▶ [Work to complete] Your answer should be a single number: the count of lines that hold the word "JSON".

▶ [Recorded data]
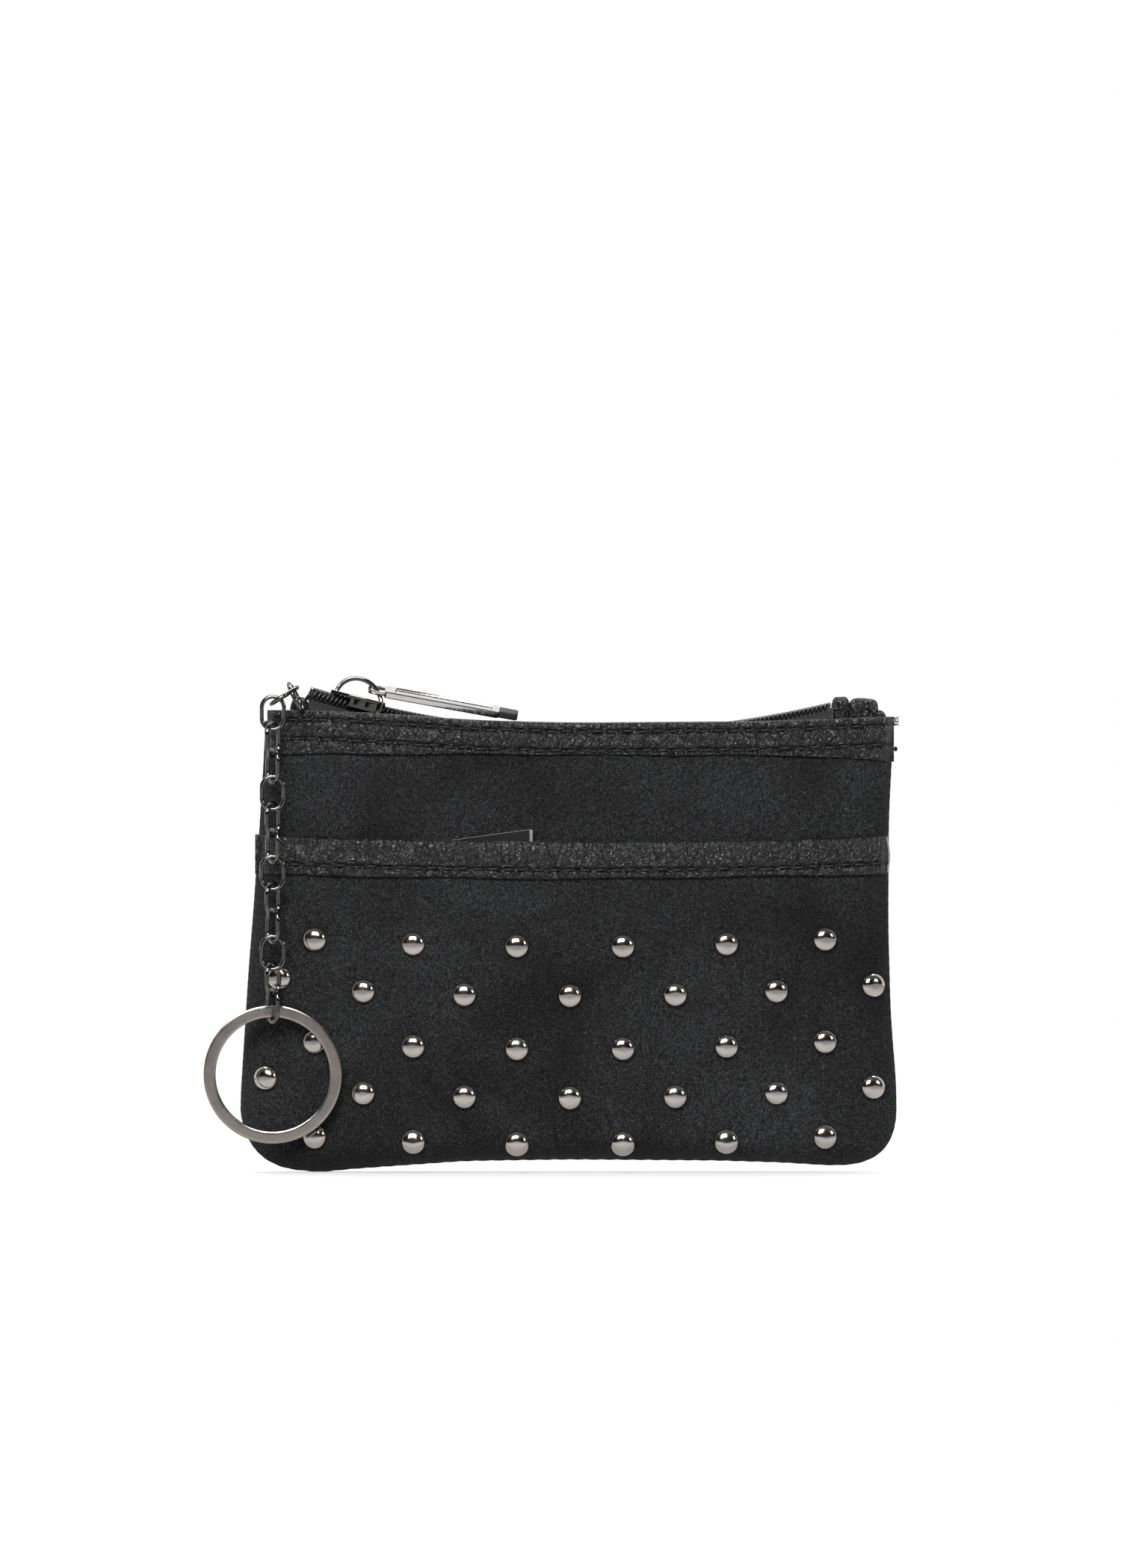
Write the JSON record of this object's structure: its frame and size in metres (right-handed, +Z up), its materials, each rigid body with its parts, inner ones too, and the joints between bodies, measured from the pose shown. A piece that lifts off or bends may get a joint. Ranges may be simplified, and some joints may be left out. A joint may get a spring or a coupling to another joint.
{
  "type": "chain wallet",
  "caption": "Small zipped purse in black nubuck with a studded front pocket, pebbled leather bindings and a hanging link chain that ends in a split key ring.",
  "frame": {"origin": "on the floor plane, under the middle of the purse's seam line; X 0 is midway between its side edges and Y 0 is the seam between its front and back halves", "axes": "+X to the right seen from the front, +Y to the back, +Z up; the studded pocket faces -Y"},
  "size_m": [0.1418, 0.0191, 0.101],
  "materials": {
    "suede": "black nubuck with a fine sparkling nap",
    "grained_leather": "black pebbled leather with a soft shine",
    "lining": "plain woven black lining",
    "label": "smooth glossy black tab",
    "tape": "ribbed black zip tape",
    "coil": "black nylon coil",
    "stud_metal": "dark polished nickel",
    "gunmetal": "polished gunmetal plating"
  },
  "bodies": {
    "purse": {"pocket_panel": "suede", "front_panel": "suede", "back_panel": "suede", "lining_front": "lining", "lining_back": "lining", "pocket_lining": "lining", "top_binding_back": "grained_leather", "pocket_binding": "grained_leather", "label_tab": "label", "zip_tape_back": "tape", "zip_coil_back": "coil", "zip_stops": "gunmetal", "zip_end_tab": "grained_leather", "chain_tab": "grained_leather", "studs_row_1": "stud_metal", "studs_row_2": "stud_metal", "studs_row_3": "stud_metal", "studs_row_4": "stud_metal", "studs_row_5": "stud_metal", "anchor_ring": "gunmetal"},
    "front_lip": {"top_binding_front": "grained_leather", "zip_tape_front": "tape", "zip_coil_front": "coil"},
    "slider": {"slider_body": "gunmetal", "slider_bridge": "gunmetal"},
    "puller": {"puller_bar": "gunmetal", "puller_tip": "grained_leather"},
    "link_01": {"link_01": "gunmetal"},
    "link_02": {"link_02": "gunmetal"},
    "link_03": {"link_03": "gunmetal"},
    "link_04": {"link_04": "gunmetal"},
    "link_05": {"link_05": "gunmetal"},
    "link_06": {"link_06": "gunmetal"},
    "link_07": {"link_07": "gunmetal"},
    "link_08": {"link_08": "gunmetal"},
    "link_09": {"link_09": "gunmetal"},
    "link_10": {"link_10": "gunmetal"},
    "link_11": {"link_11": "gunmetal"},
    "link_12": {"link_12": "gunmetal"},
    "link_13": {"link_13": "gunmetal"},
    "key_ring": {"key_ring": "gunmetal"}
  },
  "joints": [
    {"name": "zip_slide", "type": "hinge", "parent": "purse", "child": "slider", "pos_m": [0.006, 0, 0.2889], "axis": [0, -1, 0], "range_deg": [0, 24.7]},
    {"name": "mouth_open", "type": "slide", "parent": "purse", "child": "front_lip", "axis": [0, -1, 0], "range_m": [0, 0.009], "deforming": ["top_binding_front", "zip_tape_front", "zip_coil_front"]},
    {"name": "puller_swing", "type": "hinge", "parent": "slider", "child": "puller", "pos_m": [-0.03907, 0, 0.09833], "axis": [0, -1, 0], "range_deg": [0, 88]},
    {"name": "link_01_lift", "type": "hinge", "parent": "purse", "child": "link_01", "pos_m": [-0.05642, -0.0066, 0.09804], "axis": [-0.4861, 0.8155, -0.3142], "range_deg": [0, 60]},
    {"name": "link_02_swing", "type": "hinge", "parent": "link_01", "child": "link_02", "pos_m": [-0.0601, -0.0097, 0.09567], "axis": [0, 1, 0], "range_deg": [0, 54]},
    {"name": "link_03_swing", "type": "hinge", "parent": "link_02", "child": "link_03", "pos_m": [-0.0601, -0.0097, 0.09027], "axis": [-1, 0, 0], "range_deg": [0, 20]},
    {"name": "link_04_swing", "type": "hinge", "parent": "link_03", "child": "link_04", "pos_m": [-0.0601, -0.0097, 0.08487], "axis": [-0.5, -0.866, 0], "range_deg": [0, 20]},
    {"name": "link_05_swing", "type": "hinge", "parent": "link_04", "child": "link_05", "pos_m": [-0.0601, -0.0097, 0.07947], "axis": [-0.5, 0.866, 0], "range_deg": [0, 20]},
    {"name": "link_06_swing", "type": "hinge", "parent": "link_05", "child": "link_06", "pos_m": [-0.0601, -0.0097, 0.07407], "axis": [-1, 0, 0], "range_deg": [0, 20]},
    {"name": "link_07_swing", "type": "hinge", "parent": "link_06", "child": "link_07", "pos_m": [-0.0601, -0.0097, 0.06867], "axis": [-0.5, -0.866, 0], "range_deg": [0, 20]},
    {"name": "link_08_swing", "type": "hinge", "parent": "link_07", "child": "link_08", "pos_m": [-0.0601, -0.0097, 0.06327], "axis": [-0.5, 0.866, 0], "range_deg": [0, 20]},
    {"name": "link_09_swing", "type": "hinge", "parent": "link_08", "child": "link_09", "pos_m": [-0.0601, -0.0097, 0.05787], "axis": [-1, 0, 0], "range_deg": [0, 20]},
    {"name": "link_10_swing", "type": "hinge", "parent": "link_09", "child": "link_10", "pos_m": [-0.0601, -0.0097, 0.05247], "axis": [-0.5, -0.866, 0], "range_deg": [0, 20]},
    {"name": "link_11_swing", "type": "hinge", "parent": "link_10", "child": "link_11", "pos_m": [-0.0601, -0.0097, 0.04707], "axis": [-0.5, 0.866, 0], "range_deg": [0, 20]},
    {"name": "link_12_swing", "type": "hinge", "parent": "link_11", "child": "link_12", "pos_m": [-0.0601, -0.0097, 0.04167], "axis": [-1, 0, 0], "range_deg": [0, 20]},
    {"name": "link_13_swing", "type": "hinge", "parent": "link_12", "child": "link_13", "pos_m": [-0.0601, -0.0097, 0.03627], "axis": [-0.5, -0.866, 0], "range_deg": [0, 20]},
    {"name": "key_ring_swing", "type": "hinge", "parent": "link_13", "child": "key_ring", "pos_m": [-0.0601, -0.0097, 0.03087], "axis": [-0.5, 0.866, 0], "range_deg": [0, 20]}
  ],
  "couplings": [
    {"joint": "mouth_open", "follows": "zip_slide", "m_per_rad": 0.020413}
  ]
}
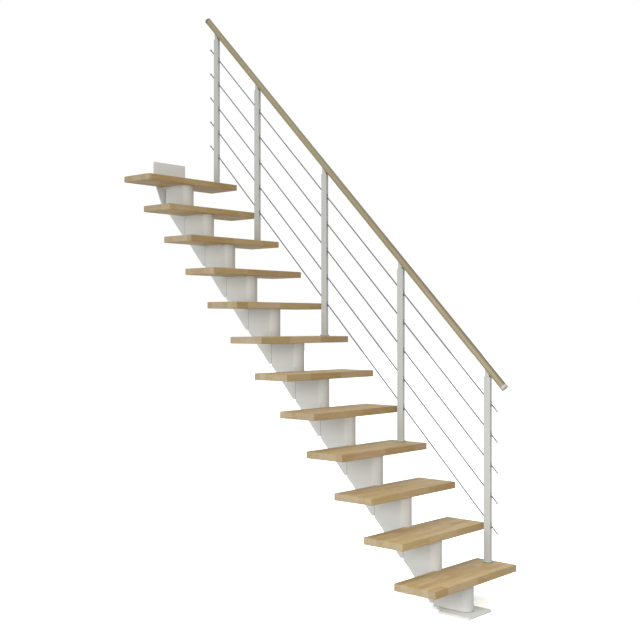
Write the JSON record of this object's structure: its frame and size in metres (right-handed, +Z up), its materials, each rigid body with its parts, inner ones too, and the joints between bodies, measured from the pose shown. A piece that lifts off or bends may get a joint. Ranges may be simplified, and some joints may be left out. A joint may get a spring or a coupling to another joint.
{
  "type": "mono stringer staircase",
  "caption": "Straight open-riser stair with a central steel stringer of stacked modules, wooden treads and a one-sided railing of flat posts, thin rods and a round wooden handrail.",
  "frame": {"origin": "centre of the floor plate's underside", "axes": "+X to the right of a person climbing, +Y along the flight in the direction of climbing, +Z up"},
  "size_m": [0.8, 2.577, 3.8059],
  "materials": {
    "white_steel": "smooth white powder coat",
    "post_steel": "smooth white powder coat",
    "bracket_steel": "satin grey",
    "rod_steel": "brushed stainless",
    "cap_plastic": "matt grey",
    "rail_cap_metal": "satin",
    "tread_wood": "lacquered glued hardwood staves",
    "rail_wood": "lacquered hardwood"
  },
  "bodies": {
    "root": {"floor_plate": "white_steel", "stringer_module_01": "white_steel", "stringer_module_02": "white_steel", "stringer_module_03": "white_steel", "stringer_module_04": "white_steel", "stringer_module_05": "white_steel", "stringer_module_06": "white_steel", "stringer_module_07": "white_steel", "stringer_module_08": "white_steel", "stringer_module_09": "white_steel", "stringer_module_10": "white_steel", "stringer_module_11": "white_steel", "stringer_module_12": "white_steel", "tread_01": "tread_wood", "tread_02": "tread_wood", "tread_03": "tread_wood", "tread_04": "tread_wood", "tread_05": "tread_wood", "tread_06": "tread_wood", "tread_07": "tread_wood", "tread_08": "tread_wood", "tread_09": "tread_wood", "tread_10": "tread_wood", "tread_11": "tread_wood", "tread_12": "tread_wood", "wall_plate": "white_steel", "post_1": "post_steel", "post_2": "post_steel", "post_3": "post_steel", "post_4": "post_steel", "post_5": "post_steel", "rod_1": "rod_steel", "rod_2": "rod_steel", "rod_3": "rod_steel", "rod_4": "rod_steel", "rod_5": "rod_steel", "rod_end_caps": "cap_plastic", "handrail": "rail_wood", "handrail_caps": "rail_cap_metal", "rail_brackets": "bracket_steel"}
  },
  "joints": []
}
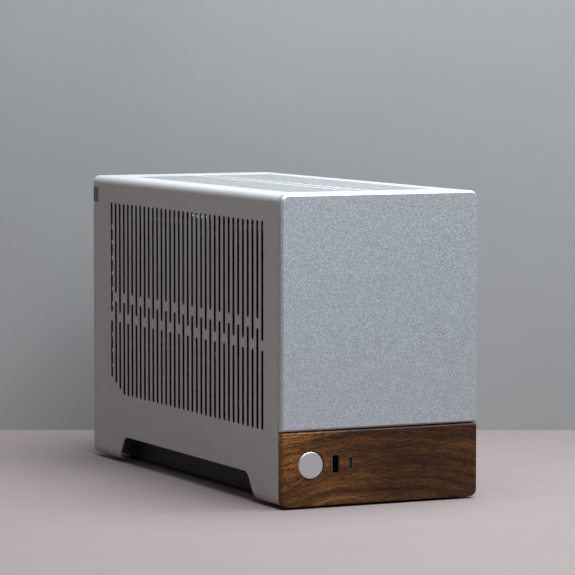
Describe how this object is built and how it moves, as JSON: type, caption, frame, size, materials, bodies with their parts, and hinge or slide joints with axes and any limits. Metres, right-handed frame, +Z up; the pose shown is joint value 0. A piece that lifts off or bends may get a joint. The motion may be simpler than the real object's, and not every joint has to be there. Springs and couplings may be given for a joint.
{
  "type": "desktop computer tower",
  "caption": "Compact small-form-factor desktop computer tower with slotted silver drop-down side doors, a slotted lift-off top, a front plate and a walnut lower fascia.",
  "frame": {"origin": "on the table, under the middle of the tower's bounding box", "axes": "+X to the tower's right side as seen from its front, +Y to its back, +Z up"},
  "size_m": [0.153, 0.343, 0.218],
  "materials": {
    "shell_paint": "fine satin silver-grey powder coat",
    "front_aluminium": "bead-blasted, clear anodised",
    "walnut": "oiled, satin",
    "button_aluminium": "satin anodised with a bright cut bevel",
    "black_paint": "matt black",
    "plated_steel": "zinc plated",
    "socket_metal": "nickel plated",
    "rubber": "matt",
    "tab_webbing": "woven nylon",
    "black_plastic": "moulded, fine texture",
    "circuit_board": "black solder mask",
    "module_finish": "black anodised",
    "fin_aluminium": "plain mill finish",
    "copper": "nickel-free copper, dull",
    "ribbon": "flat ribbon sleeve"
  },
  "bodies": {
    "chassis": {"board_heatsinks": "fin_aluminium", "board_sockets": "black_plastic", "button_guide": "black_plastic", "card_backplate": "black_paint", "card_board": "circuit_board", "card_bracket": "plated_steel", "card_heatsink": "fin_aluminium", "card_shroud": "black_plastic", "cooler_block": "fin_aluminium", "cooler_fan_frame": "black_plastic", "cooler_fins": "fin_aluminium", "cpu_socket": "fin_aluminium", "floor_pan": "black_paint", "foot_legs": "black_paint", "front_board": "circuit_board", "front_frame": "black_paint", "front_plate": "front_aluminium", "heat_pipes": "copper", "hinge_brackets": "black_paint", "hinge_pins": "plated_steel", "io_ports": "plated_steel", "io_shield": "plated_steel", "latch_cups": "black_plastic", "lid_clips": "black_plastic", "memory_modules": "module_finish", "motherboard": "circuit_board", "power_switch": "black_plastic", "psu_brackets": "black_paint", "psu_case": "black_paint", "psu_grille": "black_paint", "psu_inlet": "black_plastic", "rear_inlet": "black_plastic", "rear_panel": "black_paint", "riser_ribbon": "ribbon", "riser_sockets": "black_plastic", "rubber_feet": "rubber", "slot_cover": "black_paint", "spine": "black_paint", "standoffs": "plated_steel", "top_rails": "black_paint", "usb_a_port": "socket_metal", "usb_c_port": "socket_metal", "wood_front": "walnut"},
    "door_left": {"ball_studs_left": "plated_steel", "door_rivets_left": "shell_paint", "hinge_leaves_left": "black_paint", "pull_tab_left": "tab_webbing", "side_panel_left": "shell_paint"},
    "door_right": {"ball_studs_right": "plated_steel", "door_rivets_right": "shell_paint", "hinge_leaves_right": "black_paint", "pull_tab_right": "tab_webbing", "side_panel_right": "shell_paint"},
    "top_lid": {"top_panel": "shell_paint"},
    "button": {"power_button": "button_aluminium"},
    "cooler_fan": {"cooler_fan_rotor": "black_plastic"},
    "card_fan_a": {"card_fan_front": "black_plastic"},
    "card_fan_b": {"card_fan_rear": "black_plastic"},
    "psu_fan": {"psu_fan_rotor": "black_plastic"},
    "psu_switch": {"psu_rocker": "black_plastic"}
  },
  "joints": [
    {"name": "left_door_hinge", "type": "hinge", "parent": "chassis", "child": "door_left", "pos_m": [-0.071, 0, 0.0075], "axis": [0, -1, 0], "range_deg": [0, 90]},
    {"name": "right_door_hinge", "type": "hinge", "parent": "chassis", "child": "door_right", "pos_m": [0.071, 0, 0.0075], "axis": [0, 1, 0], "range_deg": [0, 90]},
    {"name": "top_lift", "type": "slide", "parent": "chassis", "child": "top_lid", "axis": [0, 0, 1], "range_m": [0, 0.06]},
    {"name": "power_button_press", "type": "slide", "parent": "chassis", "child": "button", "axis": [0, 1, 0], "range_m": [0, 0.0012], "stiffness_N_per_m": 600},
    {"name": "cooler_fan_spin", "type": "hinge", "parent": "chassis", "child": "cooler_fan", "pos_m": [-0.06, 0.1008, 0.14], "axis": [1, 0, 0], "continuous": true},
    {"name": "card_fan_a_spin", "type": "hinge", "parent": "chassis", "child": "card_fan_a", "pos_m": [0.04, -0.0027, 0.1295], "axis": [1, 0, 0], "continuous": true},
    {"name": "card_fan_b_spin", "type": "hinge", "parent": "chassis", "child": "card_fan_b", "pos_m": [0.04, 0.0913, 0.1295], "axis": [1, 0, 0], "continuous": true},
    {"name": "psu_fan_spin", "type": "hinge", "parent": "chassis", "child": "psu_fan", "pos_m": [-0.06, -0.09855, 0.14], "axis": [1, 0, 0], "continuous": true},
    {"name": "psu_switch_rock", "type": "hinge", "parent": "chassis", "child": "psu_switch", "pos_m": [-0.03515, -0.09905, 0.0922], "axis": [1, 0, 0], "range_deg": [-8, 8]}
  ]
}
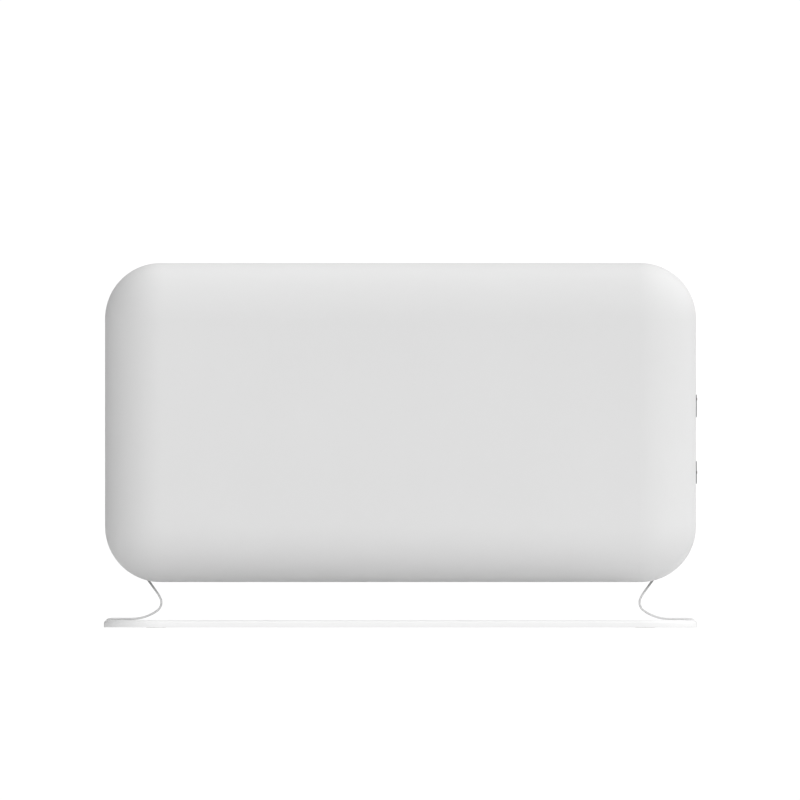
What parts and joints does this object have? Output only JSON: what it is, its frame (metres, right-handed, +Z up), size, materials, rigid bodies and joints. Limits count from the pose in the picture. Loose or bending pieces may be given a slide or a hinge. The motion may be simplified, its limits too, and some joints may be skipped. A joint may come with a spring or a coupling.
{
  "type": "convector heater",
  "caption": "Free-standing electric convector heater: a pillow-shaped body on two bent strip legs and a thin base plate, with rotary controls let into its side.",
  "frame": {"origin": "centre of the footprint of the base plate, on the floor", "axes": "+X along the width, towards the end with the controls; the front faces -Y; +Z is up"},
  "size_m": [0.66, 0.2, 0.406],
  "materials": {
    "white_powder_coat": "fine satin powder coat",
    "white_moulding": "finely grained moulded plastic",
    "knob_plastic": "satin grey lacquer",
    "lamp_lens": "clear tinted lens",
    "pad_rubber": "matt white",
    "gland_nylon": "moulded nylon",
    "zinc_sheet": "zinc coated sheet",
    "zinc_fasteners": "bright zinc plate",
    "element_fins": "extruded",
    "element_sheath": "heat-tinted stainless sheath",
    "bush_ceramic": "unglazed steatite",
    "terminal_brass": "plain",
    "switch_body": "moulded thermoset",
    "shaft_steel": "turned",
    "fuse_case": "plated can",
    "tip_switch_case": "moulded nylon",
    "pendulum_steel": "machined",
    "terminal_nylon": "moulded nylon"
  },
  "bodies": {
    "heater": {"baffle_rivets": "zinc_fasteners", "base_nuts": "zinc_fasteners", "base_plate": "white_powder_coat", "bushing_nuts": "zinc_fasteners", "cable_gland": "gland_nylon", "control_bezel": "white_moulding", "control_bracket": "zinc_sheet", "element_bushes": "bush_ceramic", "element_terminals": "terminal_brass", "frame_screws": "zinc_fasteners", "front_baffle": "zinc_sheet", "front_screws": "zinc_fasteners", "front_shell": "white_powder_coat", "fuse_clip": "zinc_sheet", "gland_nut": "gland_nylon", "grip_cup": "white_moulding", "heater_fins": "element_fins", "heater_rod": "element_sheath", "inlet_grille": "white_moulding", "leg_bolts": "zinc_fasteners", "leg_left": "white_powder_coat", "leg_nuts": "zinc_fasteners", "leg_right": "white_powder_coat", "outlet_grille": "white_moulding", "pilot_lamp": "lamp_lens", "power_switch": "switch_body", "rear_baffle": "zinc_sheet", "rear_screws": "zinc_fasteners", "rear_shell": "white_moulding", "rubber_pads": "pad_rubber", "shell_clips": "zinc_sheet", "side_frame_left": "zinc_sheet", "side_frame_right": "zinc_sheet", "terminal_block": "terminal_nylon", "thermal_cutout": "switch_body", "thermal_fuse": "fuse_case", "thermostat": "switch_body", "tip_reed_switch": "switch_body", "tip_switch_cover": "tip_switch_case", "tip_switch_housing": "tip_switch_case", "tip_switch_pin": "zinc_fasteners"},
    "power_control": {"power_knob": "knob_plastic", "power_shaft": "shaft_steel"},
    "thermostat_control": {"thermostat_knob": "knob_plastic", "thermostat_shaft": "shaft_steel"},
    "tip_pendulum": {"tip_switch_pendulum": "pendulum_steel"}
  },
  "joints": [
    {"name": "power_turn", "type": "hinge", "parent": "heater", "child": "power_control", "pos_m": [0.3246, 0, 0.247], "axis": [-1, 0, 0], "range_deg": [0, 135]},
    {"name": "thermostat_turn", "type": "hinge", "parent": "heater", "child": "thermostat_control", "pos_m": [0.3246, 0, 0.173], "axis": [-1, 0, 0], "range_deg": [-45, 225]},
    {"name": "tip_swing", "type": "hinge", "parent": "heater", "child": "tip_pendulum", "pos_m": [-0.29808, 0, 0.247], "axis": [1, 0, 0], "range_deg": [-33, 33]}
  ]
}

▶ [The reply] 4